Selon Frédéric Belhabib, surveillant de prison en milieu ouvert au SPIP (service pénitentiaire d'insertion et de probation) d'Aix-en-Provence, et syndicaliste CFDT, cette dégradation est liée à l'arrivée d'un nouveau fournisseur. «Depuis que Thales a remporté le marché en faisant une offre moins élevée, les dysfonctionnements se multiplient. On gère 170 bracelets et depuis mars, on a dénombré 115 pannes», déplore-t-il. Ainsi au lieu de durer deux ans, des piles défectueuses se déchargeraient parfois dans l'heure, déclenchant alors l'alarme. Autre dérèglement relevé: le bracelet d'un braqueur marseillais a été déconnecté durant cinq jours sans que personne ne le sache jusqu'à ce que l'alerte se mette enfin en branle. «Le signal sonore s'est aussi manifesté plusieurs fois chez un pédophile qui nous certifie à chaque fois qu'il est bien chez lui. Mais on ne sait plus s'il dit vrai ou non», relate le syndicaliste, qui entrevoit les conséquences de telles perturbations. «Si la personne surveillée comprend que les contrôles sont défectueux, elle pourrait en profiter.»

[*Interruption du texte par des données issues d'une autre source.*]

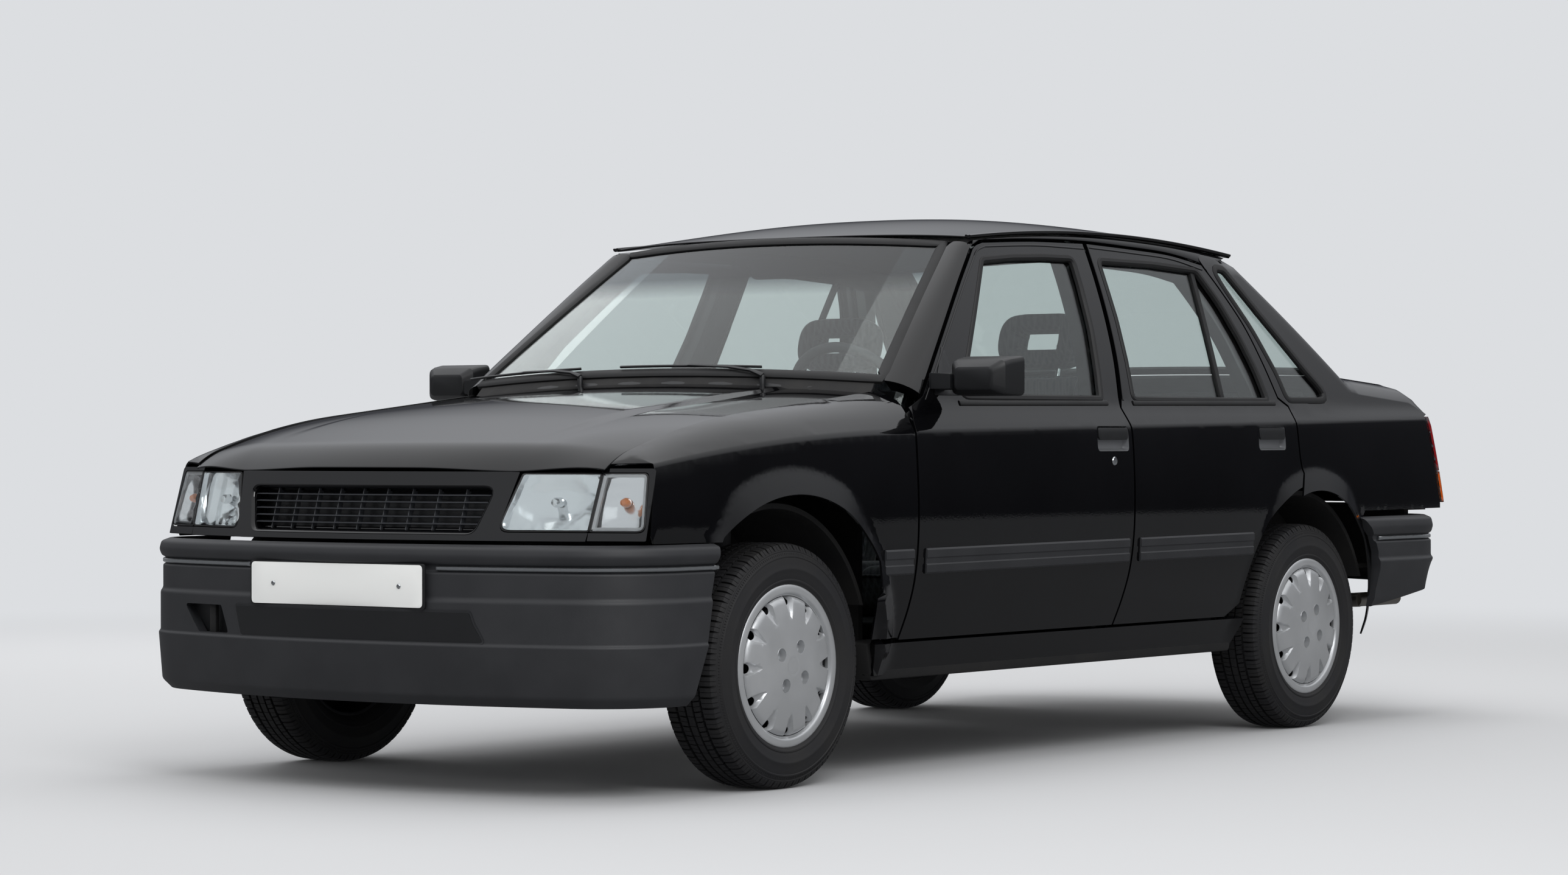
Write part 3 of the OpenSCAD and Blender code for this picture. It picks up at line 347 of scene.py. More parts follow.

Les récentes révélations sur ces bugs qui affectent tout le territoire ont délié les langues. Dans le Nord-Pas-de-Calais, Philippe Maisnil, délégué CFDT, assure que ces dysfonctionnements sont tels que les surveillants sont totalement stressés. «Cela nous inquiète toujours d'imaginer qu'un détenu est introuvable», dit-il. La situation est telle que l'Ufap a écrit fin juin à la ministre de la Justice pour lui demander de remédier à ces défaillances. «On ne peut pas travailler pour rien alors que nous sommes en sous-effectif», indique son secrétaire général adjoint.

Multiplication des bugs

Du côté de la Chancellerie, on ne conteste pas ces difficultés, mais elles ont, dit-on, été ponctuelles et ont cessé à la mi-mai. «Cela correspondait à la phase de déploiement progressif du dispositif par Thales et, dans ce cas, il peut y avoir des soucis techniques», dit-on, Place Vendôme en énumérant trois sortes de problèmes rencontrés: «Il y a eu des sangles facilement détachables, des piles basses et des batteries qui se sont vite vidées, et des alarmes intempestives.» Or, depuis trois mois, assure-t-on au ministère, «le taux de panne est revenu au niveau normal, de 0,05 %». Une amélioration contestée par les syndicats.
 
Aux premières loges de ces dysfonctionnements, les juges d'application des peines (JAP), se désolent de ces nouveaux couacs.
«En six ans, on a eu quatre prestataires différents et à chaque fois ils ont tous été moins-disants. Cela rejaillit forcément sur la qualité du dispositif. Seul le premier était bien, mais, trop cher, il a été remplacé», regrette Myriam Bouzat, magistrate à Montpellier et déléguée régionale USM (Union syndicale des magistrats). «Ces bugs se multiplient car il y a aussi plus de bracelets électroniques», relève Martine Lebrun, présidente honoraire de l'Association nationale des JAP, qui se préoccupe aussi du sort des personnes surveillées et sans cesse importunées. «Elles sont réveillées en pleine nuit et doivent justifier ensuite qu'elles dormaient bien dans leur lit. Pas facile!» dit-elle. D'ailleurs, l'une d'elles, qui avait, cette fois, un bracelet mobile avec un système de géolocalisation, avait fini par saisir le Conseil d'État. Son équipement défectueux sonnait sans cesse, où qu'elle soit, chez elle comme dans les magasins. Les juges avaient admis que ces dysfonctionnements «avaient porté atteinte à sa dignité, son intégrité et sa vie privée».